Scotland Yard announced yesterday that it is opening a criminal investigation into gatherings, and police sources told The Times that it was ‘inevitable’ that the PM would have to speak to detectives.
This would make Johnson the second sitting Prime Minister to be interviewed after Tony Blair was quizzed over the cash-for-honours scandal 15 years ago.
However Blair was interviewed as a witness – and no sitting Prime Minister has ever been interviewed under caution which requires officers to read them their rights before the questions begin.
Meanwhile, the delivery of Sue Gray’s report into the Downing St parties is understood to be imminent and could see the report released to the public after PMQs later today.
Sky News last night claimed that she had been handed photographs of Boris Johnson next to wine bottles at an alleged lockdown breaking party, and has identified eight parties that breached the rules.
Many Tory MPs are awaiting the findings before deciding whether to submit letters of no confidence in Johnson that could topple him as prime minister and trigger a Tory leadership contest.
Northern Ireland minister Conor Burns defended Johnson’s presence at a surprise birthday bash in the Cabinet room on June 19 2020 when social events indoors were banned, saying he had been ‘ambushed with a cake’.
Burns said it was ‘not a premeditated, organised party’, adding: ‘They came to his office with a cake, they sang Happy Birthday, he was there for 10 minutes.

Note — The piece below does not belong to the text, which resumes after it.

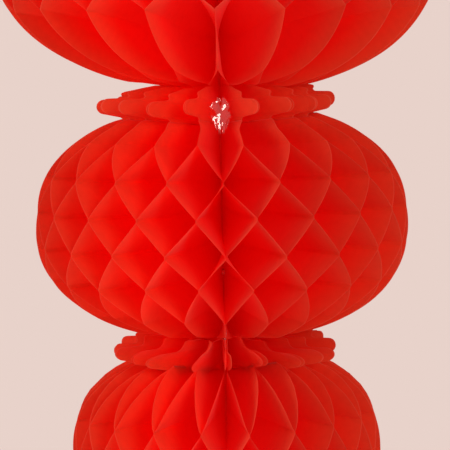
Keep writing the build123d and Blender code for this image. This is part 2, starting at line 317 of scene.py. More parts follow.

‘I don’t think most people looking at that at home would characterise that as a party.’
But Foreign Secretary Liz Truss, one of those tipped to succeed Mr Johnson should he resign over the partygate affair, is due to face broadcasters this morning and is likely to field a flurry of questions about the Gray report, the police investigation, and whether she believes Johnson should remain.